[BEGIN]
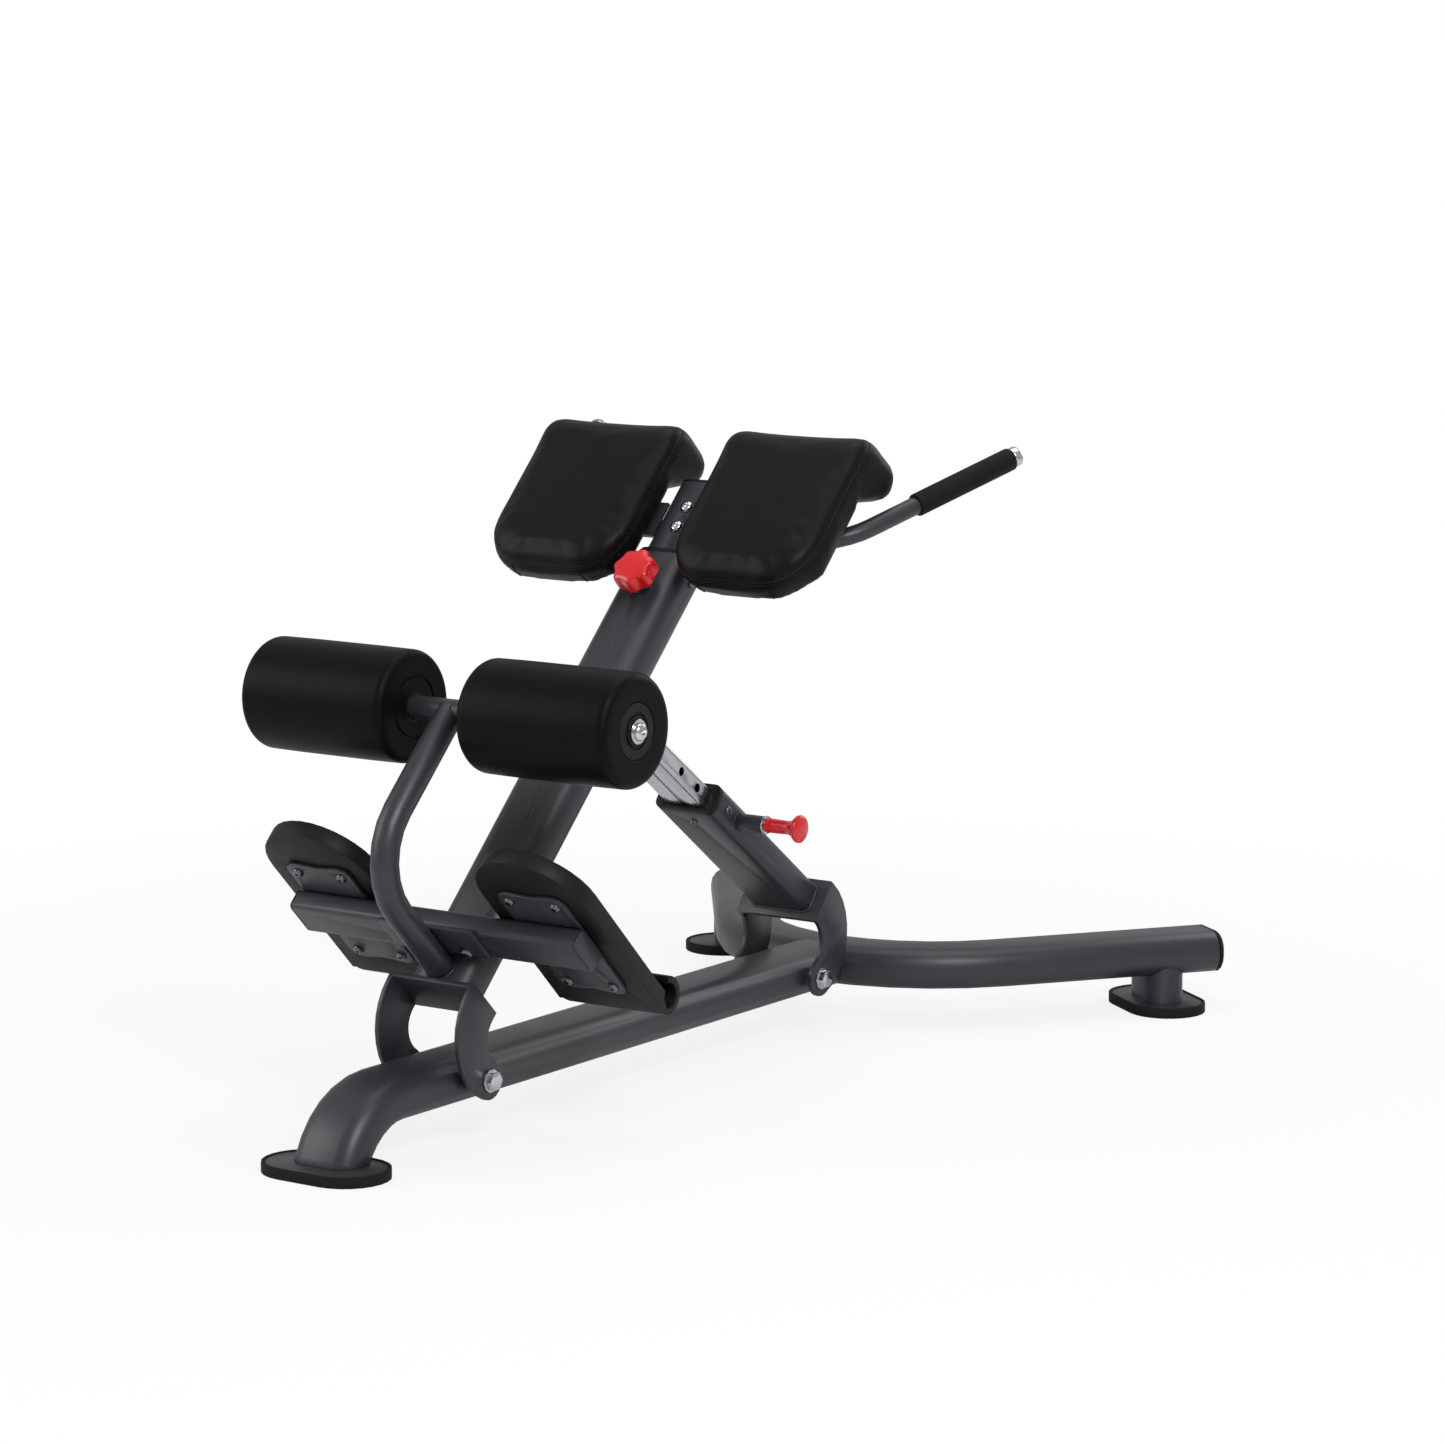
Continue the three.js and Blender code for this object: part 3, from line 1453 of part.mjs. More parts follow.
// Bolt that ties the inner strut to the lug, with a wide washer and a head or nut at each end
const strutWasherStart = earOuter + touchGap;
const strutHeadStart = strutWasherStart + washerThickness;
const strutHeadEnd = strutHeadStart + strutPinHeadHeight;
const strutWasher = alongX(circle(strutWasherRadius), strutWasherStart, strutHeadStart, roundSteps);
const strutPinHead = alongX(hexagon(strutPinHeadRadius), strutHeadStart - touchGap, strutHeadEnd);
piece(strut, "strut_top_bolt", moved(joined(
  alongX(circle(strutPinRadius), -strutHeadEnd, strutHeadEnd),
  strutWasher,
  strutPinHead,
  mirrored(strutWasher),
  mirrored(strutPinHead),
), 0, strutPinAlong, -strutOffset), chromeSteel());

// Pull pin: a boss on the strut's right side with a sprung pin, a plated ring and a red pull knob
const pinBossStart = strutTubeWidth / 2 + touchGap;
const pinBossEndX = pinBossStart + pinBossLength;
const pinRingStart = pinBossEndX + touchGap;
const pinRingEnd = pinRingStart + pinRingLength;
piece(strut, "pin_boss", cut(
  pinCylinder(pinBossRadius, pinBossStart, pinBossEndX, roundSteps),
  pinCylinder(pinBossRadius - pinBossWall, pinBossStart - cutOverrun, pinBossEndX - pinBossEnd),
  pinCylinder(pinClearHole, pinBossStart, pinBossEndX + cutOverrun),
), frameGrey());
piece(strut, "pin_boss_ring", cut(
  pinCylinder(pinRingRadius, pinRingStart, pinRingEnd, roundSteps),
  pinCylinder(pinClearHole, pinRingStart - cutOverrun, pinRingEnd + cutOverrun),
), chromeSteel());

const pullPinTip = innerStrutWidth / 2 + 2 * touchGap;
const pullCollarStart = pinBossStart + touchGap;
const pullKnobStart = pinRingEnd + touchGap;
const pullHeadX = pullKnobStart + pullStemLength;
piece(strut, "pull_pin", joined(
  pinCylinder(pullPinRadius, pullPinTip, pullHeadX),
  pinCylinder(pullPinCollar, pullCollarStart, pullCollarStart + pullPinCollarLength),
), chromeSteel());
const pullSpringStart = pullCollarStart + pullPinCollarLength + touchGap;
piece(strut, "pull_pin_spring", moved(alongX(
  ring(pullPinCollar, pullPinRadius + touchGap),
  pullSpringStart,
  Math.min(pullSpringStart + pullSpringLength, pinBossEndX - pinBossEnd - pullPinTravel - touchGap),
), 0, pullPinAlong, -strutOffset), zincSteel());

// Shares of the knob's length and of its head radius, from the ring to the middle of its domed face
const pullKnobFlare = [[0.7, 0.6], [0.8, 0.85], [0.87, 0.98], [0.93, 1], [0.97, 0.8], [1, 0]];

function pullKnobProfile() {
  const flare = pullKnobFlare.map(([along, out]) => (
    new THREE.Vector2(pullHeadRadius * out, pullKnobLength * along)
  ));
  return [
    new THREE.Vector2(0, 0),
    new THREE.Vector2(pullStemRadius, 0),
    new THREE.Vector2(pullNeckRadius, pullStemLength),
    ...flare,
  ];
}

piece(strut, "pull_knob", cut(
  placed(
    new THREE.LatheGeometry(pullKnobProfile(), roundSteps * 2),
    axisZ,
    axisX,
    new THREE.Vector3(pullKnobStart, pullPinAlong, -strutOffset),
  ),
  pinCylinder(pinClearHole, 0, pullHeadX + touchGap),
), redPlastic());

// The origin is under the middle of the whole object, on the floor
chair.updateMatrixWorld(true);
const bounds = new THREE.Box3().setFromObject(chair, true);
chair.position.y = -(bounds.min.y + bounds.max.y) / 2;
chair.updateMatrixWorld(true);

export default chair;
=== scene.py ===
import json
import math

import bmesh
import bpy
from mathutils import Matrix, Vector
from mathutils.bvhtree import BVHTree

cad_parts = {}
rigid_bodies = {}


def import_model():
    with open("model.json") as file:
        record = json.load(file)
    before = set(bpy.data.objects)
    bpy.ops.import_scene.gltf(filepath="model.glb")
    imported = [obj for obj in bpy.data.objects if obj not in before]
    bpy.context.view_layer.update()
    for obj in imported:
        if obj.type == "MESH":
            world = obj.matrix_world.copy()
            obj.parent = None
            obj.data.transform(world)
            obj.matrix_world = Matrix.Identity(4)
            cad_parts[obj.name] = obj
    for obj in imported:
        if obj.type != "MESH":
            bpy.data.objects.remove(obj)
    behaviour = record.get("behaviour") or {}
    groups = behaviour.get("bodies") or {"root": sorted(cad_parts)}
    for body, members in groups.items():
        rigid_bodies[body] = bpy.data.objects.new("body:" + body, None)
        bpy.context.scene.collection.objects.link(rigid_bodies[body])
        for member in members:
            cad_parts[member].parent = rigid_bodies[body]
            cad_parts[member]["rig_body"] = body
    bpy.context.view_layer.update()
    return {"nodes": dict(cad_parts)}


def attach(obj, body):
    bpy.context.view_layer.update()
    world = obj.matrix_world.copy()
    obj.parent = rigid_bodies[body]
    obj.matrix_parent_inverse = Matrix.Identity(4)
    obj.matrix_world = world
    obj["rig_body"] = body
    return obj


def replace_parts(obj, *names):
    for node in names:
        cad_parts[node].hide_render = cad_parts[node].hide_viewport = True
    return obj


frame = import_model()
solids = frame["nodes"]

# Studio: a pale floor that runs out of sight and soft light from all round, as in a catalogue shot.
# The camera stands in front of the bench and to its right, a little above it, with a long lens.
lens = bpy.data.cameras.new("camera")
lens.lens = 121.67
lens.sensor_width = 36
camera = bpy.data.objects.new("camera", lens)
camera.location = (3.85025, -5.42891, 1.53656)
camera.rotation_euler = (math.radians(81.0012), 0, math.radians(34.7263))
bpy.context.scene.collection.objects.link(camera)
bpy.context.scene.camera = camera
bpy.context.scene.view_settings.view_transform = "Standard"


def linear(code):
    """An sRGB hex colour as linear red, green, blue and alpha."""
    shares = [int(code[i:i + 2], 16) / 255 for i in (1, 3, 5)]
    return [v / 12.92 if v <= 0.04045 else ((v + 0.055) / 1.055) ** 2.4 for v in shares] + [1]


def add_node(tree, kind, inputs=None, **settings):
    """Adds a node, sets it and links it. Inputs are values or other nodes' output sockets."""
    node = tree.nodes.new(kind)
    for name, value in settings.items():
        setattr(node, name, value)
    for socket, value in (inputs or {}).items():
        if isinstance(value, bpy.types.NodeSocket):
            tree.links.new(value, node.inputs[socket])
        else:
            node.inputs[socket].default_value = value
    return node


# The world is white where it is seen, half as bright where it is mirrored and a soft grey where it lights
world = bpy.data.worlds.new("studio")
world.use_nodes = True
bpy.context.scene.world = world
room = world.node_tree
room.nodes.clear()
rays = add_node(room, "ShaderNodeLightPath")
ambient = add_node(room, "ShaderNodeBackground", {"Color": linear("#f4f6fa"), "Strength": 0.36})
mirrored_room = add_node(room, "ShaderNodeBackground", {"Color": linear("#ffffff"), "Strength": 0.5})
white = add_node(room, "ShaderNodeBackground", {"Color": linear("#ffffff"), "Strength": 1.0})
lit_or_mirrored = add_node(room, "ShaderNodeMixShader", {
    0: rays.outputs["Is Glossy Ray"],
    1: ambient.outputs[0],
    2: mirrored_room.outputs[0],
})
shown = add_node(room, "ShaderNodeMixShader", {
    0: rays.outputs["Is Camera Ray"],
    1: lit_or_mirrored.outputs[0],
    2: white.outputs[0],
})
add_node(room, "ShaderNodeOutputWorld", {"Surface": shown.outputs[0]})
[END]
■ **What needs to be done**
Above is a listing; print exactly its lines from the one with "on the floor" through the one with "obj.data.transform(world)", and no other lines.

■ **Result of this task**
// The origin is under the middle of the whole object, on the floor
chair.updateMatrixWorld(true);
const bounds = new THREE.Box3().setFromObject(chair, true);
chair.position.y = -(bounds.min.y + bounds.max.y) / 2;
chair.updateMatrixWorld(true);

export default chair;
=== scene.py ===
import json
import math

import bmesh
import bpy
from mathutils import Matrix, Vector
from mathutils.bvhtree import BVHTree

cad_parts = {}
rigid_bodies = {}


def import_model():
    with open("model.json") as file:
        record = json.load(file)
    before = set(bpy.data.objects)
    bpy.ops.import_scene.gltf(filepath="model.glb")
    imported = [obj for obj in bpy.data.objects if obj not in before]
    bpy.context.view_layer.update()
    for obj in imported:
        if obj.type == "MESH":
            world = obj.matrix_world.copy()
            obj.parent = None
            obj.data.transform(world)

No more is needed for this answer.